Like many solutions to today’s business problems, the right information technology can improve the performance of meetings, particularly in the areas of coordination, information sharing, brainstorming, analysis and decision making, regardless of whether the team meets in the same room or virtually.

Using the accelerated approach, projects can take as little as one week to complete. This requires good planning, participation by the key stakeholders and a commitment to rapidly working through the DMAIC logic to make sustainable improvements to process performance.

Comments 8

  1. maarabito

    Excelent article. Very good information.
    Thanks for sharing.

  2. Mike-Carnell

    On the surface this seems like a good idea. Being able to execute projects quickly is dependent on much more that having an agenda that completes in a week.

    Not all Six Sigma projects are created equal. Projects that are dealing with optimization and control issues may easily fit into this category. Once you have to deal with a technology issue it can become much more complex. The type of project definitely affects the viability of this approach.

    The company culture is also affects the speed. The bottom line on Six Sigma projects is implementation or change. How fast you can execute change is a function of the company culture. A company that has not been involved in change will in all likelihood push back if you try to go from a standstill to Mach 1. It is inertia. A body at rest tends to stay at rest.
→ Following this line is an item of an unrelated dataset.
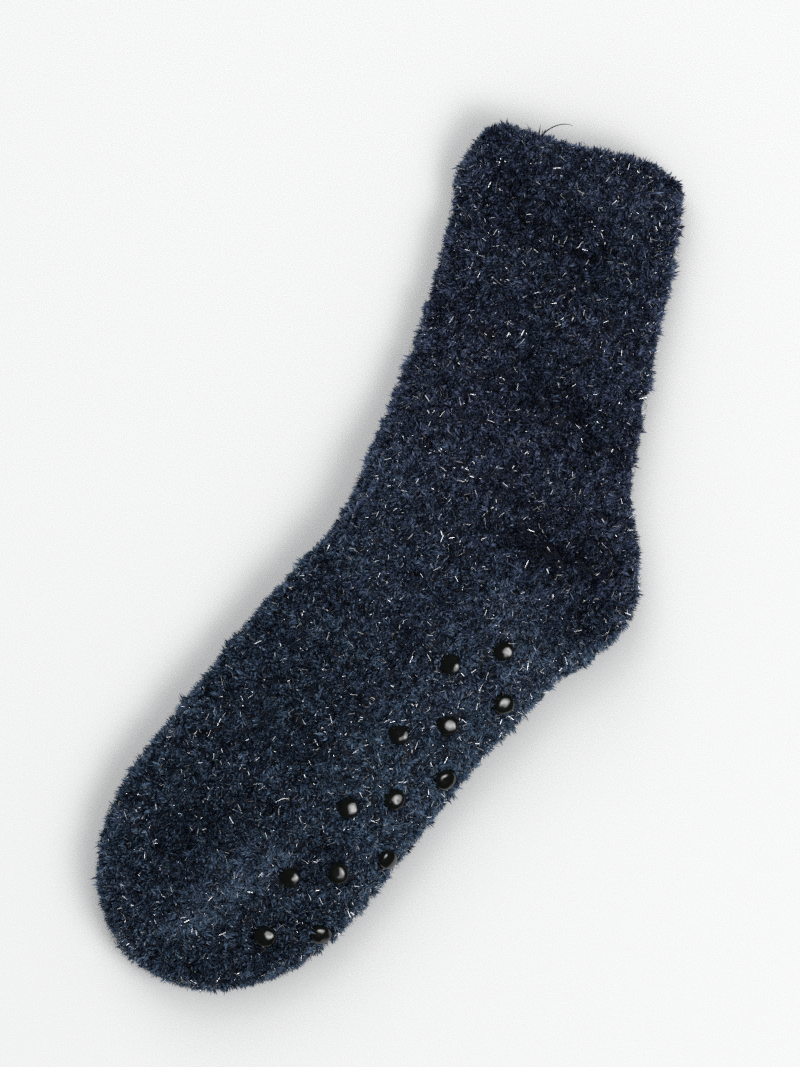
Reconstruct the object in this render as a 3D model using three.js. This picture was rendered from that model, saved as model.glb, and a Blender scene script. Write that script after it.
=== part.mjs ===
// A fluffy knitted slipper sock that lies slack on its side, with soft grip dots on its sole.
// Millimetres, +Z up. X runs from the cuff to the toe and Y from the instep to the sole. The floor is z = 0.
import * as THREE from "three";

// Driving dimensions
const legLength = 144.5; // along the middle of the leg, from the ankle's bend to the cuff's edge
const footLength = 199; // along the middle of the foot, from the ankle's bend to the toe's tip
const legWidth = 84; // the leg's tube, laid flat
const footWidth = 96; // the foot's tube, laid flat
const legLoft = 23; // how high the slack leg stands off the floor
const footLoft = 28; // how high the slack foot stands off the floor
const heelPocket = 12; // how far the turned heel stands out past the foot's tube
const toeLength = 60; // the rounded toe
const toeRound = 12; // the toe's edge, seen from the side
const legTilt = 14; // degrees between the leg and X
const footTilt = 14; // degrees between the foot and X
const bendReach = 40; // how far from the ankle's corner the bend starts, each way
const wall = 3.5; // the knitted wall with its pile
const weltDepth = 25; // the turned cuff
const weltStep = 1.1; // how much thicker the turned cuff is
const weltBlend = 5; // the length over which the cuff's step fades into the leg
const cuffRise = 6; // how much the cuff's edge climbs from its middle towards its front fold
const cornerDropFront = 16; // how far the edge drops from there to its front fold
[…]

    I missed the data that an increase in credibility/support is a function of increased speed.

  3. George Lee Sye

    I hear you MIke, not all projects are the same. The key take away from this should be projects MAY take as little as 1 week, not WILL. One of our objectives as improvement is to get sustainable results as effectively and rapidly as possible for the project sponsors. And I like to consider every option at my disposal for achieving that and enjoy the high levels of support from business leaders that has continually come as a result.

  4. Jason Farley

    The article is good and consistent with its underlying principle… short and concise! I have one question and an observation. Is what you have described any different than a Kaizen Blitz? My observation is that an organization’s maturity level, i.e. problem solving capability and discipline, are important to success for these types of rapid improvement projects. I believe the idea is spot on, it really is the best approach in many cases. But if the organization is not where it needs to be in terms of technical capability, system infrastructure and management support (culture), it can easily get frustrating.

  5. Gaurav Kulkarni

    excellent article. very informative and useful. thanks for sharing it with us.

  6. Daniel Renner

    Nice and helpful article! I think, especially for organisations who struggle to run 6S projects without exceeding deadlines, it is a good approach to gain some momentum. Quite often, Belts get overwhelmed by other tasks and therefore they’re losing the focus on the projects. By going thru some or perhaps all stages of a DMAIC project in a very short time frame we can demonstrate the effectiveness of the program as well as showing that an concentrated and dedicated approach drives results.

  7. Vernyuk

    Good article. It points to one of the key issues with DMAIC projects in the human dependent processes.

    The motivation is largely the function of the speed of project and successive change. Support it completely and I with my team of Deployment Leaders started working on making our DMAICs much quicker than normal 6mnths.

    The only two issues that remain critical in the speedy workshop projects are the following
    1) How to really manage the team for a concerted effort. It is really difficult without experience and proper culture
    2) How to implement the decisions and make them last. Even very simple processes in banking seem to take weeks to enroot and stay.

    I can give examples of financial companies that promoted quick DMAIC/ SCORE/ Kaizen, as their key tool to optimisation. And all failed to really change the processes after all flip charts are done, and the project is closed. And then it led to… cynicism.

    So let’s share the ideas on how to make the great tool work!

  8. Chris Seider

    Alignment and selection of projects must always align with business leaders needs. Without them agreeing to the burning platform, you won’t get resources to get things accomplished quickly.

    Then competency of getting data and running efficient meetings and the use of change management can’t be overlooked.